## EXCERPTED RECORDS

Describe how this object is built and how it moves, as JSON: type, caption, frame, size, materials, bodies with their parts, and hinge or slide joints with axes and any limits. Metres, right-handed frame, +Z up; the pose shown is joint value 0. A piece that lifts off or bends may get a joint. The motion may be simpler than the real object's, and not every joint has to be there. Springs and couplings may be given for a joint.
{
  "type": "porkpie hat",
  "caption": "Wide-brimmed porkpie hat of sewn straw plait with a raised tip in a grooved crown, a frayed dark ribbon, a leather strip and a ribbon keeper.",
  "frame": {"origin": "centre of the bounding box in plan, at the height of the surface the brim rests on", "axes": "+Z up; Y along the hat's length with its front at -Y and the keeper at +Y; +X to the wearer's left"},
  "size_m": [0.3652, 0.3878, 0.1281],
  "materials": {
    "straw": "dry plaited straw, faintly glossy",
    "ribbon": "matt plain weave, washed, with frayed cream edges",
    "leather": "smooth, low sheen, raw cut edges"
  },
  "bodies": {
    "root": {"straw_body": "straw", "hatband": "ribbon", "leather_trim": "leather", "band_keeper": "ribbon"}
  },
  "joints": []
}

==

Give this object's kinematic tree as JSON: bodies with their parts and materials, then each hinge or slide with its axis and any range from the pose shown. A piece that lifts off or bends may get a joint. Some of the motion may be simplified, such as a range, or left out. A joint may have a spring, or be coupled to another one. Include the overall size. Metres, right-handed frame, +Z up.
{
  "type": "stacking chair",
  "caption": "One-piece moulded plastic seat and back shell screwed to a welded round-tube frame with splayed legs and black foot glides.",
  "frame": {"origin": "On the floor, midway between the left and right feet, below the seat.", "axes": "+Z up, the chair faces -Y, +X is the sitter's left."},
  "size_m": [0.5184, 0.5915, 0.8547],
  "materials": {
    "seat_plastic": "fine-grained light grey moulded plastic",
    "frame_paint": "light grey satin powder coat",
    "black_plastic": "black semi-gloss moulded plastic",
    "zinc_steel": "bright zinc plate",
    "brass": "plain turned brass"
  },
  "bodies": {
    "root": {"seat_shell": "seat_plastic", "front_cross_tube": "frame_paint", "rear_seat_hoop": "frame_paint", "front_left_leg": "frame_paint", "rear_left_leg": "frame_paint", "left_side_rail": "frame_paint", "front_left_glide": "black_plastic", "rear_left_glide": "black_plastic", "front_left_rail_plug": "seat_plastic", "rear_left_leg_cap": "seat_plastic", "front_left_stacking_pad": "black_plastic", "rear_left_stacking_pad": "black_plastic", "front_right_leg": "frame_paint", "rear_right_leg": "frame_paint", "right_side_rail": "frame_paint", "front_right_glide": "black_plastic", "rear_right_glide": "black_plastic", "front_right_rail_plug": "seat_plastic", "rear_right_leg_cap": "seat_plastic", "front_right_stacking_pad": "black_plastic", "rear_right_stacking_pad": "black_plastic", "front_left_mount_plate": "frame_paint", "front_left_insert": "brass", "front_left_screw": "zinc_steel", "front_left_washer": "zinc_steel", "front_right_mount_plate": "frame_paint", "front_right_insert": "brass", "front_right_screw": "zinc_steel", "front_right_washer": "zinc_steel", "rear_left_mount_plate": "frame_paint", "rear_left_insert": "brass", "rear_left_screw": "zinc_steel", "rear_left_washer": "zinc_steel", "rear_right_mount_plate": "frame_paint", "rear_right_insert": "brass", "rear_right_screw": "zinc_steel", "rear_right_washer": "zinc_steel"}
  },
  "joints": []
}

## PROMPT
Select, from the listing, all lines that include the word "shown".

## TASK SOLUTION
Describe how this object is built and how it moves, as JSON: type, caption, frame, size, materials, bodies with their parts, and hinge or slide joints with axes and any limits. Metres, right-handed frame, +Z up; the pose shown is joint value 0. A piece that lifts off or bends may get a joint. The motion may be simpler than the real object's, and not every joint has to be there. Springs and couplings may be given for a joint.
Give this object's kinematic tree as JSON: bodies with their parts and materials, then each hinge or slide with its axis and any range from the pose shown. A piece that lifts off or bends may get a joint. Some of the motion may be simplified, such as a range, or left out. A joint may have a spring, or be coupled to another one. Include the overall size. Metres, right-handed frame, +Z up.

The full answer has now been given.